Begin

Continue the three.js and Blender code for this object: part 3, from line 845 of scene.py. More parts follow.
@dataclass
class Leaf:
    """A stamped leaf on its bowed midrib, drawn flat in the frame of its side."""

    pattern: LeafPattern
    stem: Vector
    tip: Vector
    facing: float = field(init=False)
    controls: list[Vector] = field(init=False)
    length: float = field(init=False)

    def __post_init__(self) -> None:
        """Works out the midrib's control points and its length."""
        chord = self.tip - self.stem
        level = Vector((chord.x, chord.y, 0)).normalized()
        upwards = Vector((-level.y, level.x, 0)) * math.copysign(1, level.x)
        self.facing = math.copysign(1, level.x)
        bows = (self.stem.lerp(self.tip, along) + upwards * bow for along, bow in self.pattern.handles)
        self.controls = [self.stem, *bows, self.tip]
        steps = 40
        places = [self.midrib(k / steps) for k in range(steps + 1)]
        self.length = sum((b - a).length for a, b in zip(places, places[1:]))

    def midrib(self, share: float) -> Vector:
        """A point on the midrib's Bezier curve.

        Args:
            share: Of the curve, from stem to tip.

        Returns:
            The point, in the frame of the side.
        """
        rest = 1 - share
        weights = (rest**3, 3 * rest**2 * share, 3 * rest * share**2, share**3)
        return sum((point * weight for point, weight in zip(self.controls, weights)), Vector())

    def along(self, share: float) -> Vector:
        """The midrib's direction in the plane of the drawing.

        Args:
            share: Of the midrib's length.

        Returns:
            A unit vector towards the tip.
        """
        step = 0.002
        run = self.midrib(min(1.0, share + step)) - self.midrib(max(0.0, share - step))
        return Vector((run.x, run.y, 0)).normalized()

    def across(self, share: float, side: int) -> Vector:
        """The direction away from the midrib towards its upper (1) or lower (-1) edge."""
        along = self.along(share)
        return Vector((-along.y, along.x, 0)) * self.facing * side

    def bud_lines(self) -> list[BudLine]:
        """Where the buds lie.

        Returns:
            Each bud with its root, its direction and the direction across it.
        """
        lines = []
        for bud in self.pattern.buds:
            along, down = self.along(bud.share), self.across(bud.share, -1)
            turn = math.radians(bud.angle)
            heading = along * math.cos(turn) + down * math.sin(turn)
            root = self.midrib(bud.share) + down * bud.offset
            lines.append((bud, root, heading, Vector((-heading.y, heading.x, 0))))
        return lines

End

Stated task: Copy every line exactly. Leave nothing out.

Answer to the task:
Continue the three.js and Blender code for this object: part 3, from line 845 of scene.py. More parts follow.
@dataclass
class Leaf:
    """A stamped leaf on its bowed midrib, drawn flat in the frame of its side."""

    pattern: LeafPattern
    stem: Vector
    tip: Vector
    facing: float = field(init=False)
    controls: list[Vector] = field(init=False)
    length: float = field(init=False)

    def __post_init__(self) -> None:
        """Works out the midrib's control points and its length."""
        chord = self.tip - self.stem
        level = Vector((chord.x, chord.y, 0)).normalized()
        upwards = Vector((-level.y, level.x, 0)) * math.copysign(1, level.x)
        self.facing = math.copysign(1, level.x)
        bows = (self.stem.lerp(self.tip, along) + upwards * bow for along, bow in self.pattern.handles)
        self.controls = [self.stem, *bows, self.tip]
        steps = 40
        places = [self.midrib(k / steps) for k in range(steps + 1)]
        self.length = sum((b - a).length for a, b in zip(places, places[1:]))

    def midrib(self, share: float) -> Vector:
        """A point on the midrib's Bezier curve.

        Args:
            share: Of the curve, from stem to tip.

        Returns:
            The point, in the frame of the side.
        """
        rest = 1 - share
        weights = (rest**3, 3 * rest**2 * share, 3 * rest * share**2, share**3)
        return sum((point * weight for point, weight in zip(self.controls, weights)), Vector())

    def along(self, share: float) -> Vector:
        """The midrib's direction in the plane of the drawing.

        Args:
            share: Of the midrib's length.

        Returns:
            A unit vector towards the tip.
        """
        step = 0.002
        run = self.midrib(min(1.0, share + step)) - self.midrib(max(0.0, share - step))
        return Vector((run.x, run.y, 0)).normalized()

    def across(self, share: float, side: int) -> Vector:
        """The direction away from the midrib towards its upper (1) or lower (-1) edge."""
        along = self.along(share)
        return Vector((-along.y, along.x, 0)) * self.facing * side

    def bud_lines(self) -> list[BudLine]:
        """Where the buds lie.

        Returns:
            Each bud with its root, its direction and the direction across it.
        """
        lines = []
        for bud in self.pattern.buds:
            along, down = self.along(bud.share), self.across(bud.share, -1)
            turn = math.radians(bud.angle)
            heading = along * math.cos(turn) + down * math.sin(turn)
            root = self.midrib(bud.share) + down * bud.offset
            lines.append((bud, root, heading, Vector((-heading.y, heading.x, 0))))
        return lines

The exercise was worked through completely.